--- BEGIN ---

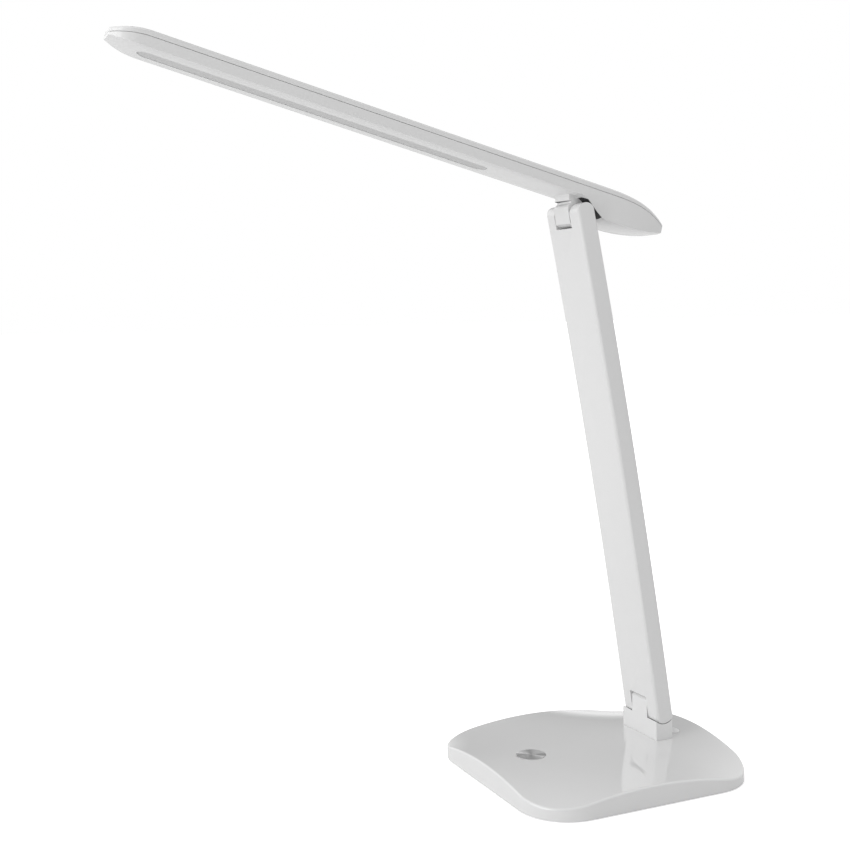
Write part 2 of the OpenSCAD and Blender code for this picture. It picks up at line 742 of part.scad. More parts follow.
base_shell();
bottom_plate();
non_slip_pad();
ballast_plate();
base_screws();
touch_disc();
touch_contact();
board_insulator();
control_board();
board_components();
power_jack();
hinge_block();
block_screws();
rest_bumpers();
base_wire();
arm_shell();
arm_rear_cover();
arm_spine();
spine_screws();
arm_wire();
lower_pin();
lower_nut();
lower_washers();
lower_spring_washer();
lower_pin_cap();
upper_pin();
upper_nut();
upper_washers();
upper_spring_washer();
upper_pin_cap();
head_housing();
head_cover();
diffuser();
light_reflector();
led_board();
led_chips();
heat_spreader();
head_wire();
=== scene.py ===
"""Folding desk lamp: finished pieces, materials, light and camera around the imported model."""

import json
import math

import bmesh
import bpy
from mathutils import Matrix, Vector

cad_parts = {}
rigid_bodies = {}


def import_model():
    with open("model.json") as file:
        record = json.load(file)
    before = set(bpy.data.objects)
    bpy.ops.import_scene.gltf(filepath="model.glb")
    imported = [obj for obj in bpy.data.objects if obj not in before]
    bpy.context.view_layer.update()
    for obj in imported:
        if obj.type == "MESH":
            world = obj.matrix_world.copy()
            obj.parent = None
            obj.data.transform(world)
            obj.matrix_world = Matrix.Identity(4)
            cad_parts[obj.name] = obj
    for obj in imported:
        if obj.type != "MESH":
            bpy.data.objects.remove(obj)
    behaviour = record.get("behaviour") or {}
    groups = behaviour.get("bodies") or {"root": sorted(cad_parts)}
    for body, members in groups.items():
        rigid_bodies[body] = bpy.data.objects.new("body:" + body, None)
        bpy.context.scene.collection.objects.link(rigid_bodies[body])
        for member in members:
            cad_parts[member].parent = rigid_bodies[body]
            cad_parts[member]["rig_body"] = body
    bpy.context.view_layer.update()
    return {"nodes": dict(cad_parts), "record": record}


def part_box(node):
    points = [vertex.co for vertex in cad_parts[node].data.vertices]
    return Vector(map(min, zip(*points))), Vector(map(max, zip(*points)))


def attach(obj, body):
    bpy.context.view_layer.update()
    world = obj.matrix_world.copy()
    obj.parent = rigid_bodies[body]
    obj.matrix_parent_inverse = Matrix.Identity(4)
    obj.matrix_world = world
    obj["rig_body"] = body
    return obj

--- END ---

**Problem**.
Transcribe precisely the lines between the one that contains "head_cover();" and the one that contains "for member in", counting those two lines as part of the range.

**Right answer**.
head_cover();
diffuser();
light_reflector();
led_board();
led_chips();
heat_spreader();
head_wire();
=== scene.py ===
"""Folding desk lamp: finished pieces, materials, light and camera around the imported model."""

import json
import math

import bmesh
import bpy
from mathutils import Matrix, Vector

cad_parts = {}
rigid_bodies = {}


def import_model():
    with open("model.json") as file:
        record = json.load(file)
    before = set(bpy.data.objects)
    bpy.ops.import_scene.gltf(filepath="model.glb")
    imported = [obj for obj in bpy.data.objects if obj not in before]
    bpy.context.view_layer.update()
    for obj in imported:
        if obj.type == "MESH":
            world = obj.matrix_world.copy()
            obj.parent = None
            obj.data.transform(world)
            obj.matrix_world = Matrix.Identity(4)
            cad_parts[obj.name] = obj
    for obj in imported:
        if obj.type != "MESH":
            bpy.data.objects.remove(obj)
    behaviour = record.get("behaviour") or {}
    groups = behaviour.get("bodies") or {"root": sorted(cad_parts)}
    for body, members in groups.items():
        rigid_bodies[body] = bpy.data.objects.new("body:" + body, None)
        bpy.context.scene.collection.objects.link(rigid_bodies[body])
        for member in members:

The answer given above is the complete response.